Waking up in the morning after a colorful, vivid dream that was so real you can still taste and feel it. Lying in bed and thinking of all the nuances of that dream and knowing it was a gift. Then someday learning what the dream meant, what it told you that you had needed to know.

Connecting with god in a personal way that, while you are communing, it seems to flow over you almost like a climax that fills your whole body with a glow that grows until it seems to be everywhere inside you. There is a spiritual ecstasy, a connection to the other side, to what we call god, that I don't think can ever be held onto, but we all will benefit from having known it for ourselves, not just heard about it.

Creating a piece of art, writing words where the flow moves through you like a tide. It goes beyond conscious thought as the feeling takes on reality in clay, paint or words. That kind of creative flow happens only now and then. When it does, the experience is exciting and you work to keep up as the ideas flow. For a few moments, you know you have tapped into the heartbeat of creation.

There are many others-- as well as things I have never experienced but know deep inside would be good. Some are dreams for the future that may never become real and yet in my imagination, they are.

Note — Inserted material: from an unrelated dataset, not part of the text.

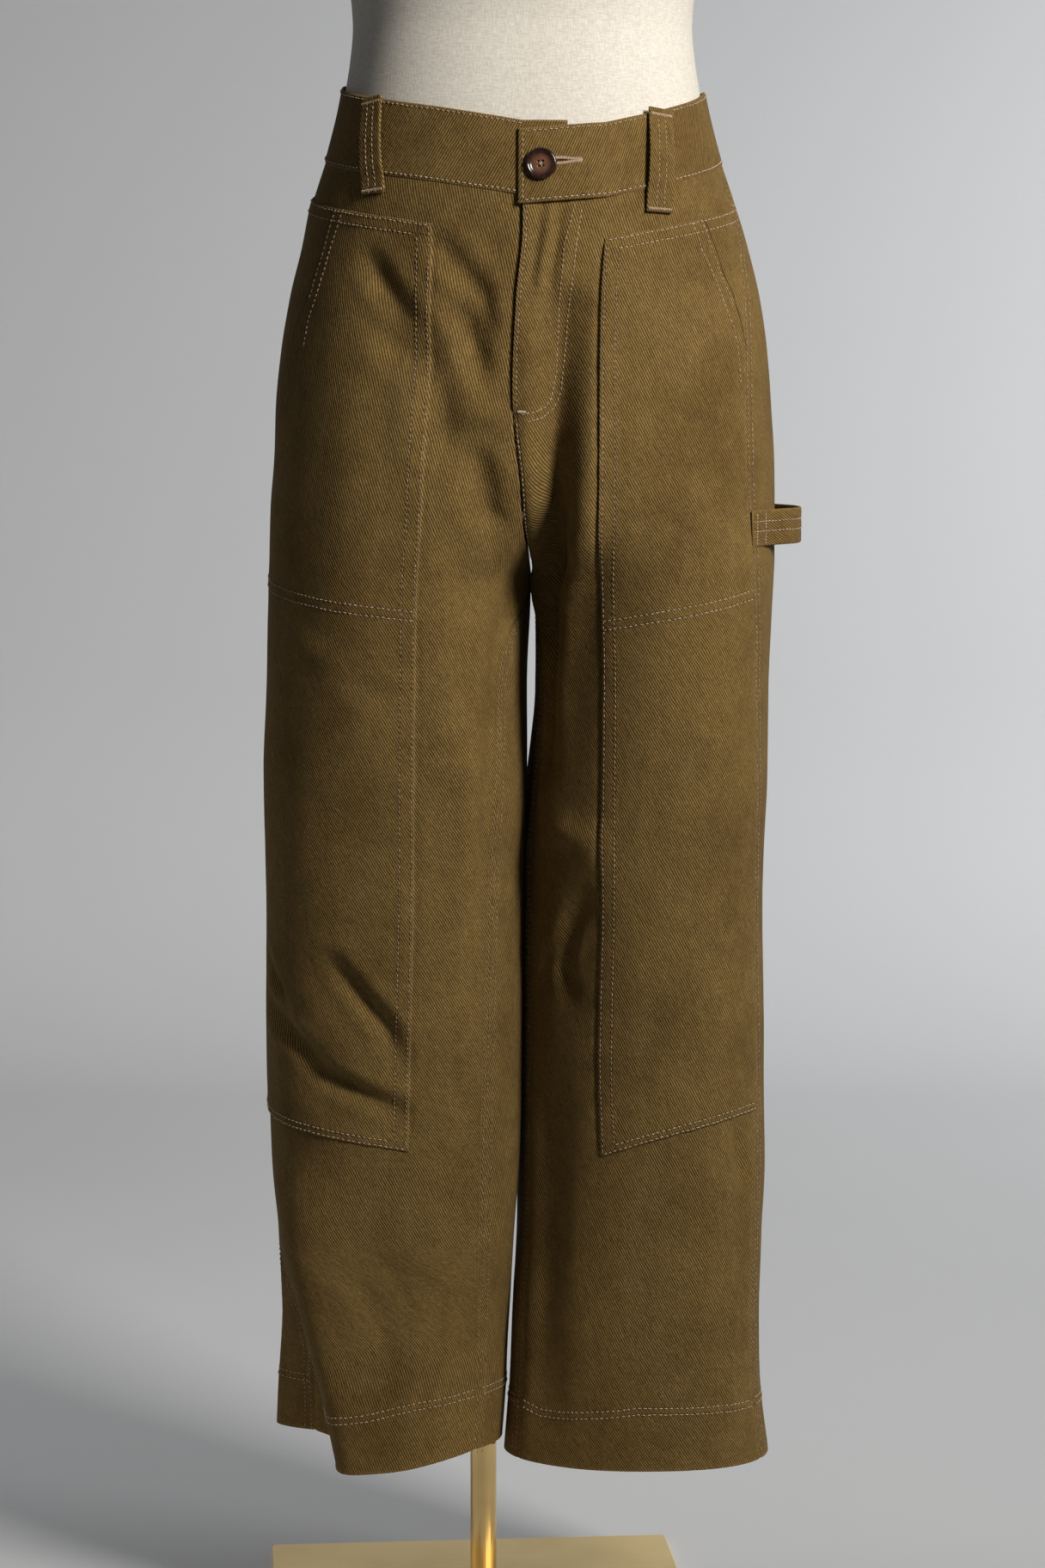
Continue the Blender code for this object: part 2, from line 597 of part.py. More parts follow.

So how about you considering this question (it's a fun one to think on especially if, like me, you are not the type to think backward often)-- What have you experienced or done that you believe everyone ideally should have known at least once in their lives? If you answer in your own blog, please put a link in comments either here or in Winston's blog.

8 comments:

Taradharma said...

Your writing takes me into the heart of your experiences. So vivid, so true. Touching that something - some say God - that is bigger than yourself and beyond understanding. Being in the flow of life itself.

I love the story of the ranger playing flute...something similar happened to me while sleeping under the stars, surrounded by an amphitheater of rock.

Ingineer66 said...

You have such a wonderful way of writing. And a good topic. Just the other day I saw an ad in a magazine that was titled Things to Do Before You Die and the first thing on the list was go to the Superbowl. Well I have been to a Superbowl so I was feeling pretty good about myself, but most of the other things on the list I had not done and many of them I will never do. But reading your post one thing that I really want to do that I have never done even though I have been in the area before is go to the Grand Canyon. Over the weekend I was looking at some photos of my nephews and niece at a scenic overlook there and it reminded me how much I would like to see it. Some other things that I have done are swim with wild dolphins off of Lanai. Seen the lava flow at Kilauea and stand on top of Haleakala on Maui where you can see Lanai, Molokai and Hawaii. I have also skied the summit at Mt. Bachelor Oregon in the spring time when you can see for hundreds of miles. Lets see what else is there been to Mayan ruins in Tulum been to Fenway Park in Boston saw the Blue Angels in Pensacola. Saw Old Faithful erupt, been to Disneyland many times, those are two things everyone should see before they die. One other thing that I want to do is sail through the Panama Canal. My son and I have been talking about taking that cruise for about 5 years now and some day we will do it. Anyway I could probably go on and on, but that is plenty.

robin andrea said...

This is so beautiful, rain. Quite inspired and inspiring. I will have to think a while about things to do before I die, and things that I have done that everyone should experience. Those are wonderful topics to ponder.

OldLady Of The Hills said...

This is such a lovely post Rain....You are so connected to The Earth---it is a beautiful thing to read about...I wish I could go see all of places you write so beautifully about, right now! This is a great idea and
I will have to give this some thought. If I do it, I will let you know. I have been concentrating on 'memories' these days, as you read, and some of them are things I wish people could have experienced...

You are so right in your comment, by the way. My parents did a lot of things that were wrong, but they also did a lot of things right, too...Exposing us to all this wonderful rich culture in New York at that time, was certainly a BIG thing they did right, at least for me it was right.

Diane Widler Wenzel said...

Your words and pictures are making me feel wonderful. Picturing what I must do before I die is the new topic I will investigate. The eligant figure in black is sensual and dignified both.

Anonymous said...

Beautifully done, Rain. Yours are far more poetic and meaningful than my originals. But then, we've come to expect that of you. Thanks...

Elderwoman said...

Rain, I loved your description of sunset on the South Rim. Yes. That's just how it is.
I hiked across that mighty canyon once, from north to south, and spent two nights down deep inside. Oh the stillness, the silence, the profound sense of peace and timelessness. It's an experience I shall never forget.
I am not saying everyone needs to hike the Grand Canyon (selfishly, I hope they don't, for it couldn't cope with that many people -- the Parks Service already has strict limits on backcountry permits.) But I believe everyone definitely does need to taste real silence. Not just to taste it but to seek out total immersion in it. And not just once in a lifetime, either, but if possible for at least a part of every day. Our world has become so noisy that silence is increasingly hard to find. But we need it, desperately. For our health, our sanity, our understanding of self and others and the universe.
Thank you for your beautiful words and pictures and the visceral memories they re-awaken.

Unknown said...

You thought deeply about this before you wrote, Rain, and it showed. I feel like I know you better after this post. And it surely has made me think. I'll revisit this whole topic sometime soon, but have no oomph to do it now.